[start of Supplied records]

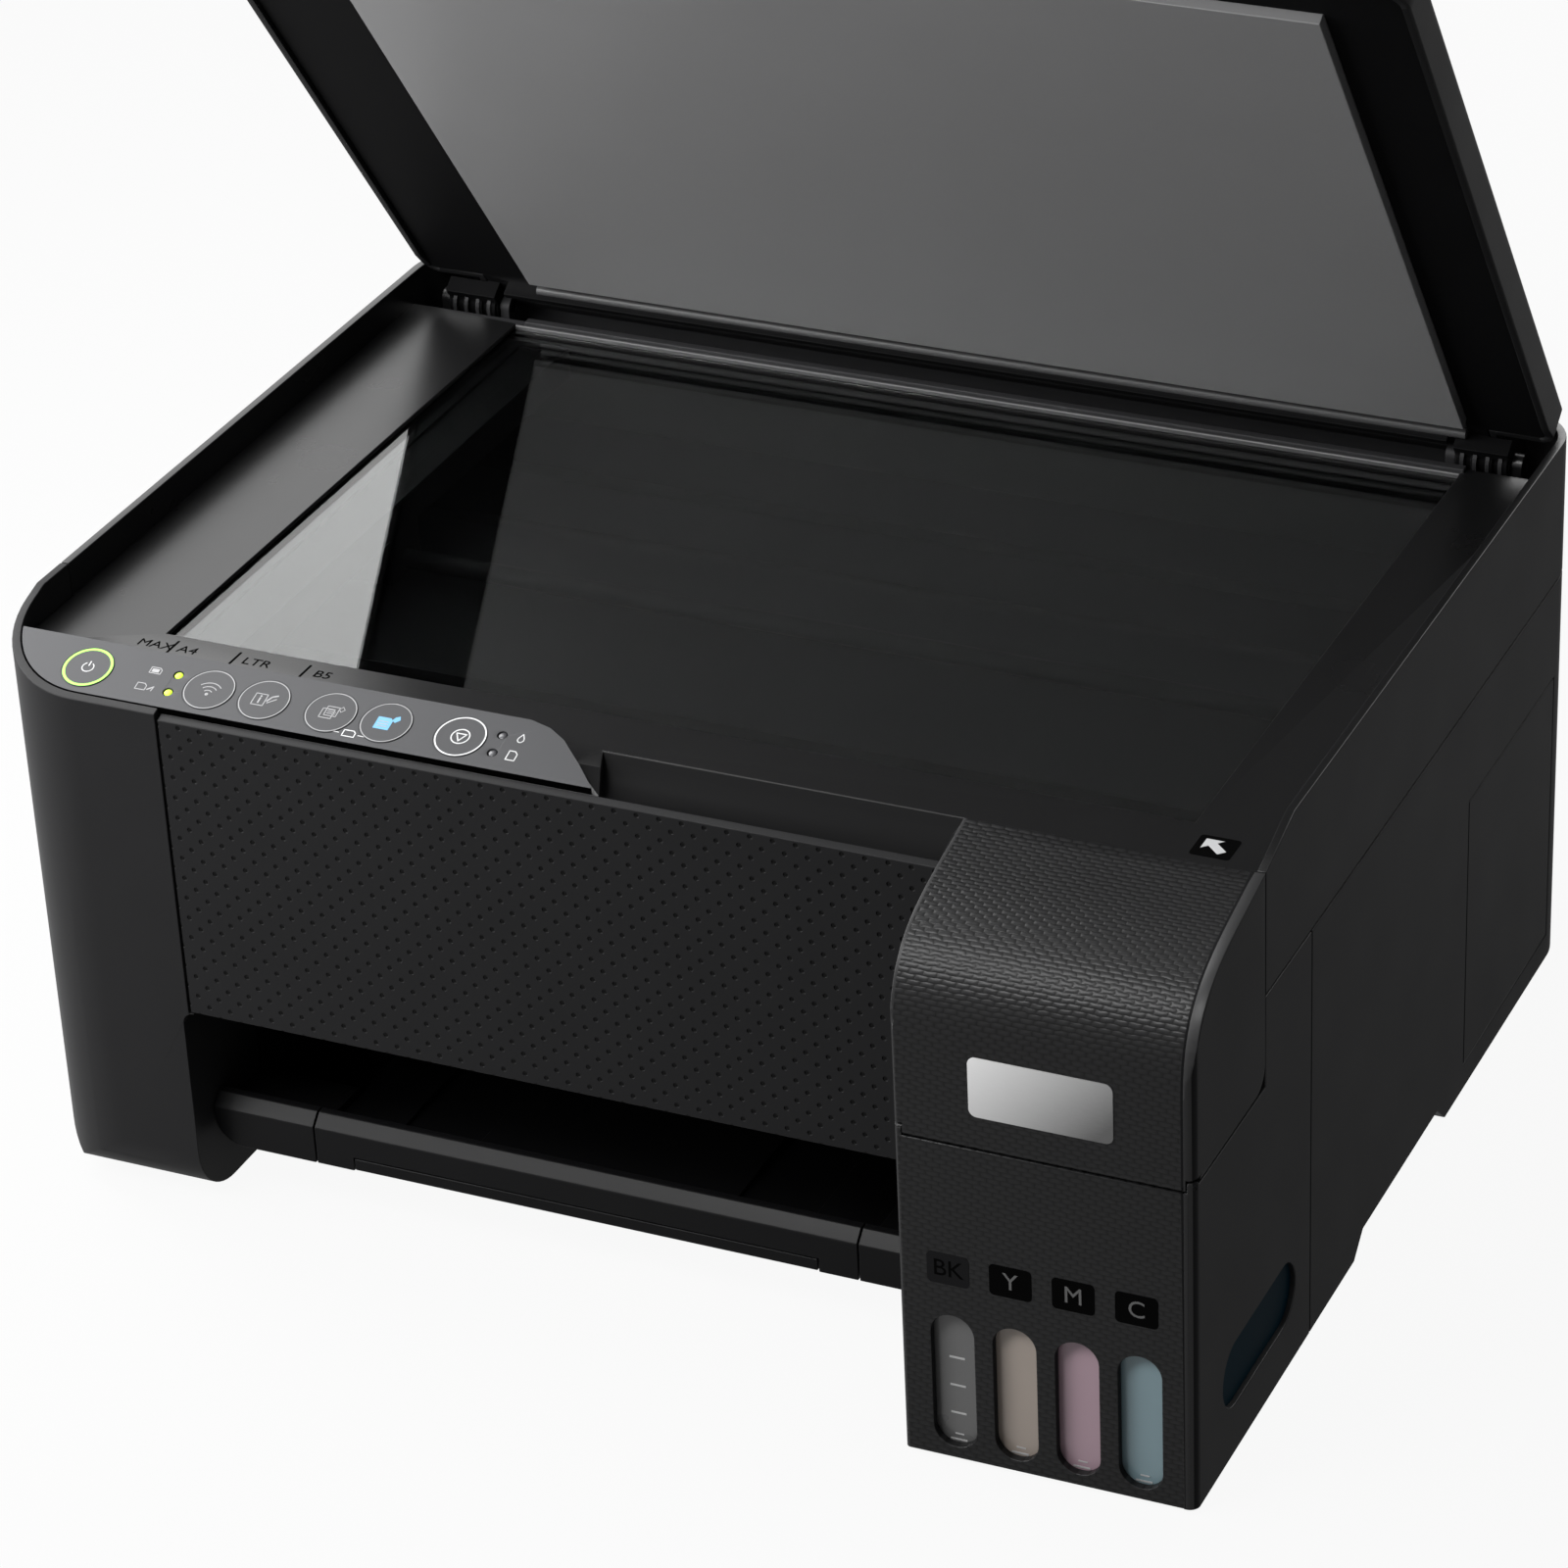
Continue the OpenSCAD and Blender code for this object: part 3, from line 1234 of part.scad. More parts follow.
module platen_glass() color([0.75, 0.8, 0.82, 0.35])
  block([glass_x0 - 4.7, glass_y0 - 2.7, glass_top_z - glass_t],
        [glass_x1 + 4.7, glass_y1 + 0.7, glass_top_z - 0.05]);

module scan_carriage() color(trim_black) {
  x0 = glass_x0 - 2;
  y0 = glass_y0 + 4;
  y1 = glass_y1 - 4;
  z1 = glass_top_z - glass_t - 0.4;
  difference() {
    union() {
      block([x0, y0, z1 - 10], [x0 + scan_w, y1, z1]);
      block([x0, -4, scan_rail_z - 5], [x0 + scan_w, 14, z1 - 9]);
    }
    bar_x(x0 - 1, x0 + scan_w + 1, scan_rail_y, scan_rail_z, scan_rail_r + run_gap);
    // Window of the image sensor
    block([x0 + scan_w / 2 - 4, y0 + 4, z1 - 1], [x0 + scan_w / 2 + 4, y1 - 4, z1 + 1]);
  }
}

// --- control panel ---

panel_tilt = atan(panel_fall);
button_y = front_y + 11.8;
// Names and places across the panel
buttons = [
  ["power_button", -half_w + 31], ["network_button", -half_w + 69.2], ["status_button", -half_w + 86.3],
  ["mono_copy_button", -half_w + 106.9], ["colour_copy_button", -half_w + 123.8],
  ["stop_button", -half_w + 146.3]
];

// Places a piece on the sloping panel, with Z along its normal
module on_panel(x, y = button_y) {
  translate([x, y, roof_z(y)]) rotate([panel_tilt, 0, 0]) children();
}

module control_panel() color(panel_grey) {
  difference() {
    intersection() {
      linear_extrude(height = rim_z) panel_plan();
      under_roof();
    }
    under_roof(panel_t);
    for (b = buttons)
      on_panel(b[1]) translate([0, 0, -4]) cylinder(h = 8, r = button_r + 0.3);
    // Holes for the status lights
    for (x = [-half_w + 57.9, -half_w + 157.4], s = [-1, 1])
      on_panel(x, button_y + 3.2 * s) translate([0, 0, -4]) cylinder(h = 8, r = 1.5, $fn = 24);
  }
}

module button(i) {
  on_panel(buttons[i][1]) {
    translate([0, 0, -panel_t - 0.7]) cylinder(h = panel_t + 0.85, r = button_r);
    translate([0, 0, -panel_t - 1.4]) cylinder(h = 1, r = button_r - 1.5);
  }
}
module power_button() color(panel_grey) button(0);
module network_button() color(panel_grey) button(1);
module status_button() color(panel_grey) button(2);
module mono_copy_button() color(panel_grey) button(3);
module colour_copy_button() color(panel_grey) button(4);
module stop_button() color(panel_grey) button(5);

// --- lid, drawn closed and swung open ---

lid_bottom_z = deck_z + 1.9;
lid_top_z = body_h;
lid_front_y = panel_back_y + lid_front_gap;
lid_neck_y = lid_y - 9;
lid_half = half_w - lid_side;
lid_rear_half = half_w - rear_r - 3;

// Lid outline from above, drawn in by inset: full width, with a narrower tail between the corners
module lid_plan(inset = 0) {
  difference() {
    translate([-lid_half + inset, lid_front_y + inset])
      square([2 * (lid_half - inset), lid_neck_y - lid_front_y - 2 * inset]);
    for (s = [-1, 1]) {
      corner_cut(s * (lid_half - inset), lid_front_y + inset, s, -1, 8 - inset);
      corner_cut(s * (lid_half - inset), lid_neck_y - inset, s, 1, 5 - inset);
    }
  }
  translate([-lid_rear_half + inset, 0]) square([2 * (lid_rear_half - inset), lid_y + 5.5 - inset]);
}

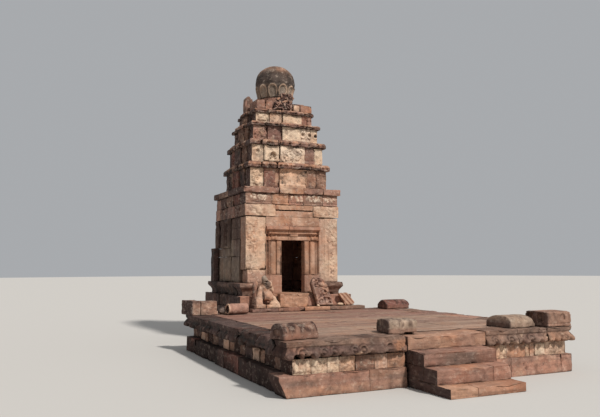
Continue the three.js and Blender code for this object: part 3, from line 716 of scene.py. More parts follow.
def build_frieze():
    piece = Piece("platform_frieze_stones", "cream_sandstone", ["platform_frieze"], "frieze")
    front = Face(0, 0.075)
    half, back = HALF - FRIEZE_IN, DEPTH - FRIEZE_IN
    left_bay = [
        (-half, -2.27, "white", "lobes", 11), (-2.27, -2.02, "white", "rings", 12),
        (-2.02, -1.83, "white", "scroll", 13), (-1.83, -1.56, "cream", "scroll", 14),
        (-1.56, -1.24, "brown", "plain", 16), (-1.24, -1.02, "buff", "bars", 17),
        (-1.02, BAY_LEFT, "tan", "scroll", 18),
    ]
    right_bay = [
        (BAY_RIGHT, 1.04, "tan", "plain", 21), (1.04, 1.12, "cream", "scroll", 22),
        (1.12, 1.27, "white", "lobes", 22), (1.27, 1.66, "tan", "plain", 23),
        (1.66, 1.76, "white", "bars", 24), (1.76, 1.87, "buff", "flutes", 24),
        (1.87, 2.09, "white", "pillars", 25), (2.09, half, "cream", "scroll", 26),
    ]
    for a, b, tone, kind, seed in left_bay + right_bay:
        # Painted shade: the left side of the corner stone, away from the light, is soot.
        corner = a < -2.5 or b > 2.5
        stone(piece, front, (a, b), (0.0, 0.45), (BASE_TOP, FRIEZE_TOP), tone,
              step=(0.012, 0.035, 0.012), rough=0.004, chip=0.008, gap=0.0002, edge=0.003,
              front=carved_block(kind, a, b, seed),
              tint=tinted((0.7, veins(13.0, seed), "clay"),
                          (0.5, cloud(7.0, 0.1, 0.4, seed), "tan"),
                          (0.45, cloud(9.0, 0.2, 0.5, seed + 30), "brown")),
              left=worn_side if corner else None, right=worn_side if corner else None,
              plain=(*BEDDED, *hidden_ends(a, b, (-half, half))), ends=("soot" if a < -2.5 else None, None))
    kinds = ["scroll", "plain", "pillars", "rings", "plain", "flutes", "scroll", "lozenge"]
    # Painted shade: the left side, away from the light, has darker stones and more grime and shade.
    for face, a, b, seed, tones, grime in (
        (Face(-half, 0, -90), -back, -0.54, 4, ["brown", "dark", "buff", "clay", "soot"], 0.14),
        (Face(half, 0, 90), 0.54, back, 5, ["cream", "tan", "pink", "buff", "mauve"], 0.02),
        (Face(0, back, 180), -2.2, -TONGUE, 6, ["tan", "brown"], 0.12),
        (Face(0, back, 180), TONGUE, 2.2, 6, ["brown", "tan"], 0.12),
    ):
        places = joints(a, b, 0.3, seed * 7)
        rng = np.random.default_rng(seed)
        for n, (s, e) in enumerate(zip(places, places[1:])):
            stone(piece, face, (s, e), (rng.uniform(0, 0.03), 0.3), (BASE_TOP, FRIEZE_TOP),
                  tones[n % len(tones)], grime=grime, plain=SUNK,
                  step=(0.021, 0.05, 0.019), rough=0.009, chip=0.035, gap=0.006,
                  front=carved_block(kinds[(n * 3 + seed) % len(kinds)], s, e, 40 + n))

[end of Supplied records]

What the task requires >> Return the opening line of the data and every line after it through the line containing "--- control panel", please, exactly as written and with nothing added.

Exercise solution >>
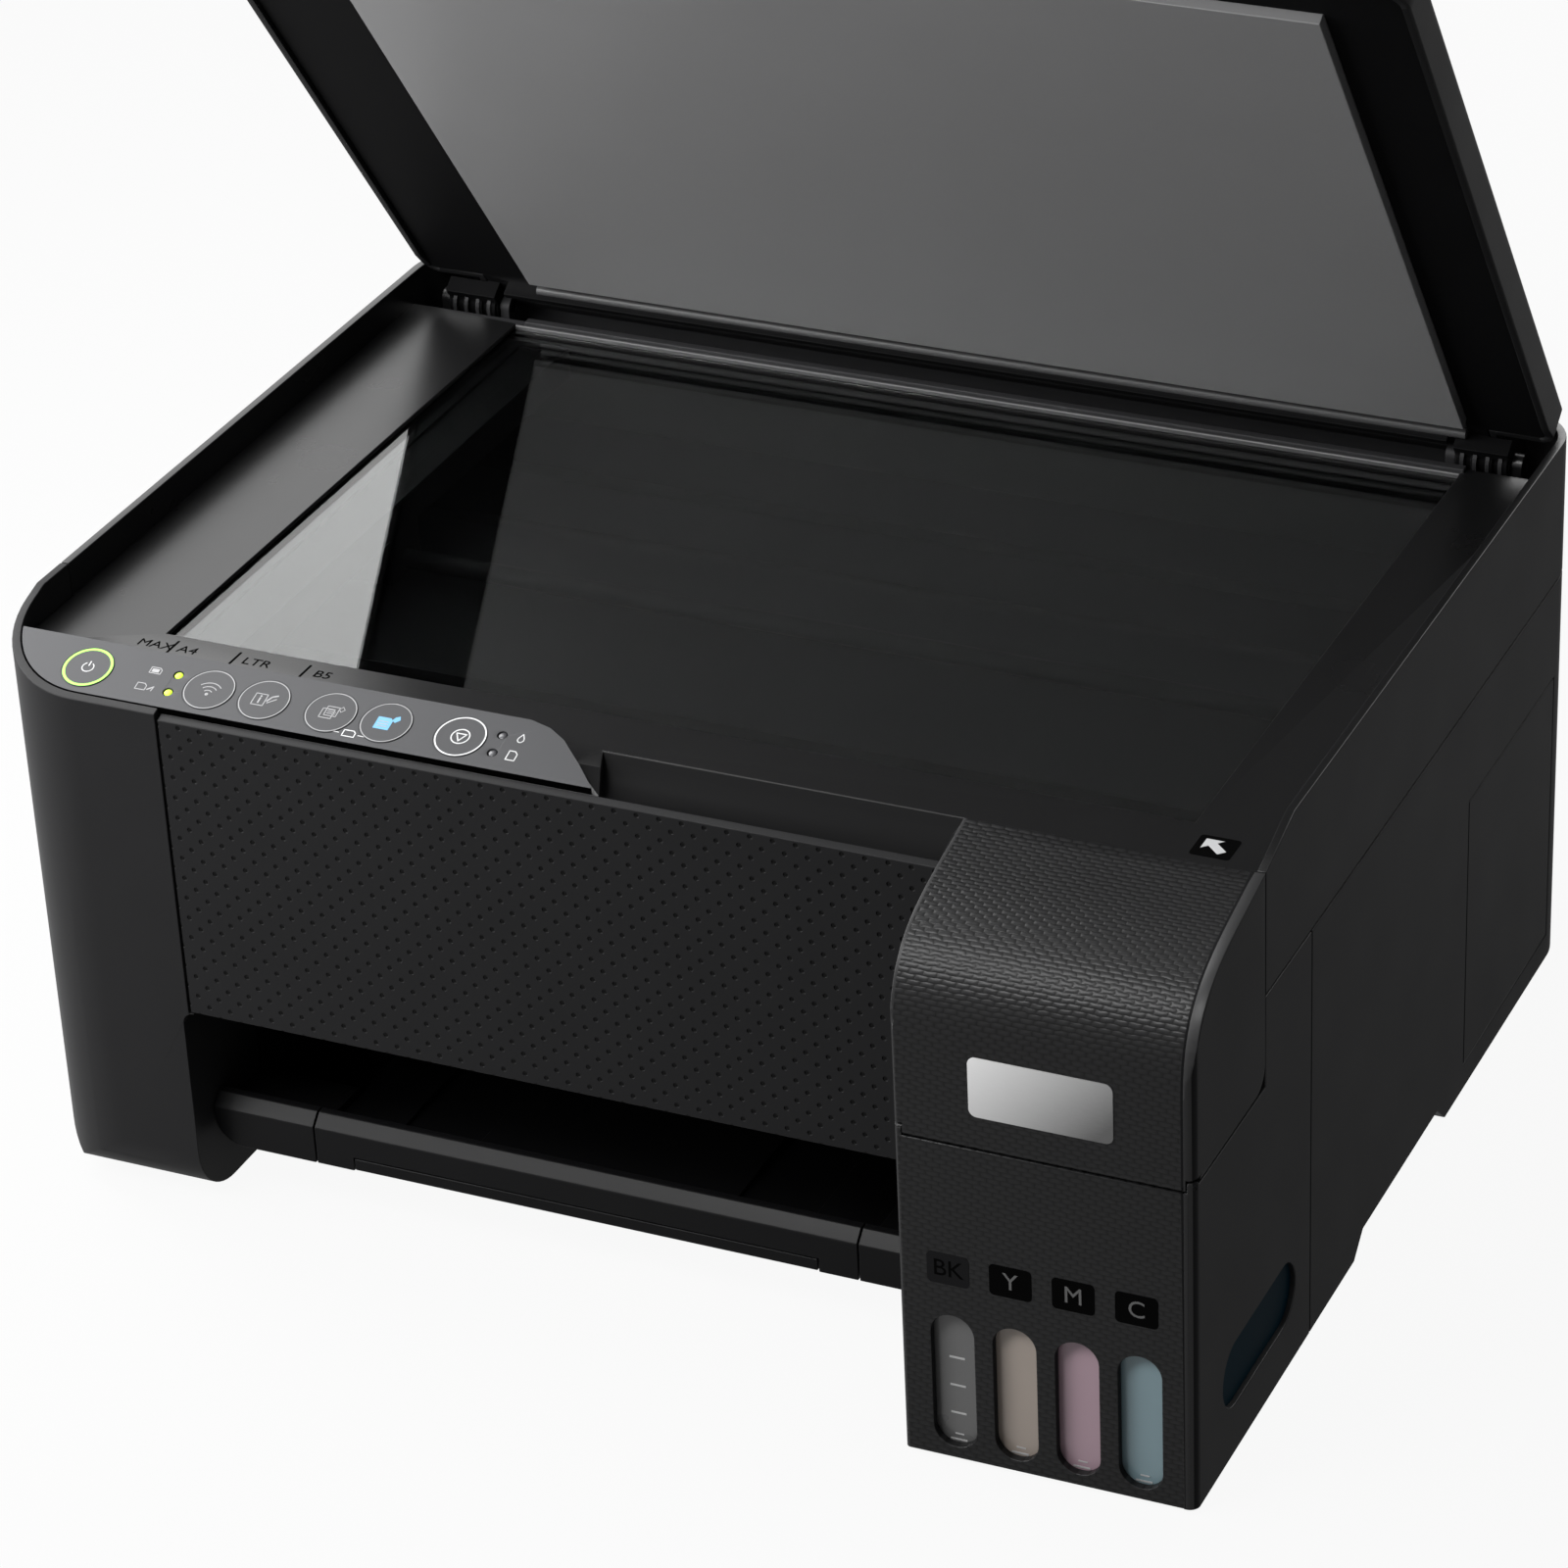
Continue the OpenSCAD and Blender code for this object: part 3, from line 1234 of part.scad. More parts follow.
module platen_glass() color([0.75, 0.8, 0.82, 0.35])
  block([glass_x0 - 4.7, glass_y0 - 2.7, glass_top_z - glass_t],
        [glass_x1 + 4.7, glass_y1 + 0.7, glass_top_z - 0.05]);

module scan_carriage() color(trim_black) {
  x0 = glass_x0 - 2;
  y0 = glass_y0 + 4;
  y1 = glass_y1 - 4;
  z1 = glass_top_z - glass_t - 0.4;
  difference() {
    union() {
      block([x0, y0, z1 - 10], [x0 + scan_w, y1, z1]);
      block([x0, -4, scan_rail_z - 5], [x0 + scan_w, 14, z1 - 9]);
    }
    bar_x(x0 - 1, x0 + scan_w + 1, scan_rail_y, scan_rail_z, scan_rail_r + run_gap);
    // Window of the image sensor
    block([x0 + scan_w / 2 - 4, y0 + 4, z1 - 1], [x0 + scan_w / 2 + 4, y1 - 4, z1 + 1]);
  }
}

// --- control panel ---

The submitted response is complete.